▸ **COLLECTED MATERIAL**
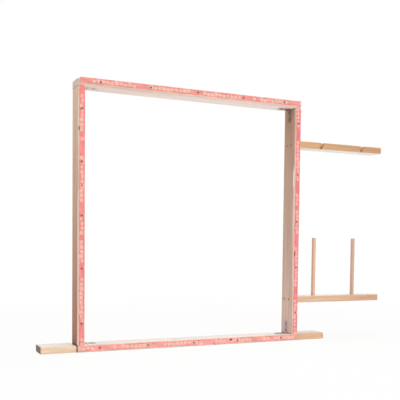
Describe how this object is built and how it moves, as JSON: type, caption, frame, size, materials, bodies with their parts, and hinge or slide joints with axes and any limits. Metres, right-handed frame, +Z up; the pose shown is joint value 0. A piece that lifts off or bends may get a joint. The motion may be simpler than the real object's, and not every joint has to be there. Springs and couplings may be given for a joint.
{
  "type": "tufting frame",
  "caption": "Square wooden frame on edge with pinned gripper strips on its front, clamp feet at the base, a slotted yarn guide arm and a spindle arm with lift-out rods.",
  "frame": {"origin": "middle of the bottom rail's underside", "axes": "+Z up; +X right along the rails, towards the yarn arms; -Y is the front, where the gripper strips are"},
  "size_m": [1.5966, 0.0991, 1.0601],
  "materials": {
    "pine": "planed, unfinished",
    "beech": "turned, unfinished",
    "printed_lath": "thin lath with a printed red top face",
    "dark_steel": "dull, dark",
    "zinc_steel": "zinc plated, satin"
  },
  "bodies": {
    "frame": {"bottom_gripper_strip": "printed_lath", "bottom_left_bracket": "zinc_steel", "bottom_left_bracket_rail_screw_1": "dark_steel", "bottom_left_bracket_rail_screw_2": "dark_steel", "bottom_left_bracket_upright_screw_1": "dark_steel", "bottom_left_bracket_upright_screw_2": "dark_steel", "bottom_rail": "pine", "bottom_right_bracket": "zinc_steel", "bottom_right_bracket_rail_screw_1": "dark_steel", "bottom_right_bracket_rail_screw_2": "dark_steel", "bottom_right_bracket_upright_screw_1": "dark_steel", "bottom_right_bracket_upright_screw_2": "dark_steel", "bottom_strip_nail_1": "dark_steel", "bottom_strip_nail_2": "dark_steel", "bottom_strip_nail_3": "dark_steel", "bottom_strip_nail_4": "dark_steel", "bottom_strip_nail_5": "dark_steel", "left_foot": "pine", "left_foot_tenon": "beech", "left_gripper_strip": "printed_lath", "left_strip_nail_1": "dark_steel", "left_strip_nail_2": "dark_steel", "left_strip_nail_3": "dark_steel", "left_strip_nail_4": "dark_steel", "left_strip_nail_5": "dark_steel", "left_upright": "pine", "right_foot": "pine", "right_foot_tenon": "beech", "right_gripper_strip": "printed_lath", "right_strip_nail_1": "dark_steel", "right_strip_nail_2": "dark_steel", "right_strip_nail_3": "dark_steel", "right_strip_nail_4": "dark_steel", "right_strip_nail_5": "dark_steel", "right_upright": "pine", "spindle_arm": "pine", "spindle_arm_screw_back": "zinc_steel", "spindle_arm_screw_front": "zinc_steel", "top_gripper_strip": "printed_lath", "top_left_bracket": "zinc_steel", "top_left_bracket_rail_screw_1": "dark_steel", "top_left_bracket_rail_screw_2": "dark_steel", "top_left_bracket_upright_screw_1": "dark_steel", "top_left_bracket_upright_screw_2": "dark_steel", "top_rail": "pine", "top_right_bracket": "zinc_steel", "top_right_bracket_rail_screw_1": "dark_steel", "top_right_bracket_rail_screw_2": "dark_steel", "top_right_bracket_upright_screw_1": "dark_steel", "top_right_bracket_upright_screw_2": "dark_steel", "top_strip_nail_1": "dark_steel", "top_strip_nail_2": "dark_steel", "top_strip_nail_3": "dark_steel", "top_strip_nail_4": "dark_steel", "top_strip_nail_5": "dark_steel", "yarn_guide_arm": "pine", "yarn_guide_arm_screw_back": "zinc_steel", "yarn_guide_arm_screw_front": "zinc_steel"},
    "inner_spindle": {"inner_spindle": "beech"},
    "outer_spindle": {"outer_spindle": "beech"}
  },
  "joints": [
    {"name": "inner_spindle_lift", "type": "slide", "parent": "frame", "child": "inner_spindle", "axis": [0, 0, 1], "range_m": [0, 0.02]},
    {"name": "outer_spindle_lift", "type": "slide", "parent": "frame", "child": "outer_spindle", "axis": [0, 0, 1], "range_m": [0, 0.02]}
  ]
}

▸ **BRIEF**
Write the data out again in full and exactly.

▸ **FULL OUTPUT**
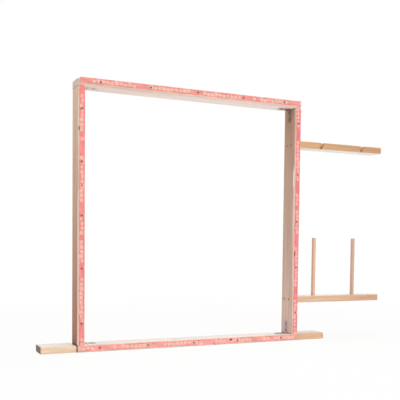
Describe how this object is built and how it moves, as JSON: type, caption, frame, size, materials, bodies with their parts, and hinge or slide joints with axes and any limits. Metres, right-handed frame, +Z up; the pose shown is joint value 0. A piece that lifts off or bends may get a joint. The motion may be simpler than the real object's, and not every joint has to be there. Springs and couplings may be given for a joint.
{
  "type": "tufting frame",
  "caption": "Square wooden frame on edge with pinned gripper strips on its front, clamp feet at the base, a slotted yarn guide arm and a spindle arm with lift-out rods.",
  "frame": {"origin": "middle of the bottom rail's underside", "axes": "+Z up; +X right along the rails, towards the yarn arms; -Y is the front, where the gripper strips are"},
  "size_m": [1.5966, 0.0991, 1.0601],
  "materials": {
    "pine": "planed, unfinished",
    "beech": "turned, unfinished",
    "printed_lath": "thin lath with a printed red top face",
    "dark_steel": "dull, dark",
    "zinc_steel": "zinc plated, satin"
  },
  "bodies": {
    "frame": {"bottom_gripper_strip": "printed_lath", "bottom_left_bracket": "zinc_steel", "bottom_left_bracket_rail_screw_1": "dark_steel", "bottom_left_bracket_rail_screw_2": "dark_steel", "bottom_left_bracket_upright_screw_1": "dark_steel", "bottom_left_bracket_upright_screw_2": "dark_steel", "bottom_rail": "pine", "bottom_right_bracket": "zinc_steel", "bottom_right_bracket_rail_screw_1": "dark_steel", "bottom_right_bracket_rail_screw_2": "dark_steel", "bottom_right_bracket_upright_screw_1": "dark_steel", "bottom_right_bracket_upright_screw_2": "dark_steel", "bottom_strip_nail_1": "dark_steel", "bottom_strip_nail_2": "dark_steel", "bottom_strip_nail_3": "dark_steel", "bottom_strip_nail_4": "dark_steel", "bottom_strip_nail_5": "dark_steel", "left_foot": "pine", "left_foot_tenon": "beech", "left_gripper_strip": "printed_lath", "left_strip_nail_1": "dark_steel", "left_strip_nail_2": "dark_steel", "left_strip_nail_3": "dark_steel", "left_strip_nail_4": "dark_steel", "left_strip_nail_5": "dark_steel", "left_upright": "pine", "right_foot": "pine", "right_foot_tenon": "beech", "right_gripper_strip": "printed_lath", "right_strip_nail_1": "dark_steel", "right_strip_nail_2": "dark_steel", "right_strip_nail_3": "dark_steel", "right_strip_nail_4": "dark_steel", "right_strip_nail_5": "dark_steel", "right_upright": "pine", "spindle_arm": "pine", "spindle_arm_screw_back": "zinc_steel", "spindle_arm_screw_front": "zinc_steel", "top_gripper_strip": "printed_lath", "top_left_bracket": "zinc_steel", "top_left_bracket_rail_screw_1": "dark_steel", "top_left_bracket_rail_screw_2": "dark_steel", "top_left_bracket_upright_screw_1": "dark_steel", "top_left_bracket_upright_screw_2": "dark_steel", "top_rail": "pine", "top_right_bracket": "zinc_steel", "top_right_bracket_rail_screw_1": "dark_steel", "top_right_bracket_rail_screw_2": "dark_steel", "top_right_bracket_upright_screw_1": "dark_steel", "top_right_bracket_upright_screw_2": "dark_steel", "top_strip_nail_1": "dark_steel", "top_strip_nail_2": "dark_steel", "top_strip_nail_3": "dark_steel", "top_strip_nail_4": "dark_steel", "top_strip_nail_5": "dark_steel", "yarn_guide_arm": "pine", "yarn_guide_arm_screw_back": "zinc_steel", "yarn_guide_arm_screw_front": "zinc_steel"},
    "inner_spindle": {"inner_spindle": "beech"},
    "outer_spindle": {"outer_spindle": "beech"}
  },
  "joints": [
    {"name": "inner_spindle_lift", "type": "slide", "parent": "frame", "child": "inner_spindle", "axis": [0, 0, 1], "range_m": [0, 0.02]},
    {"name": "outer_spindle_lift", "type": "slide", "parent": "frame", "child": "outer_spindle", "axis": [0, 0, 1], "range_m": [0, 0.02]}
  ]
}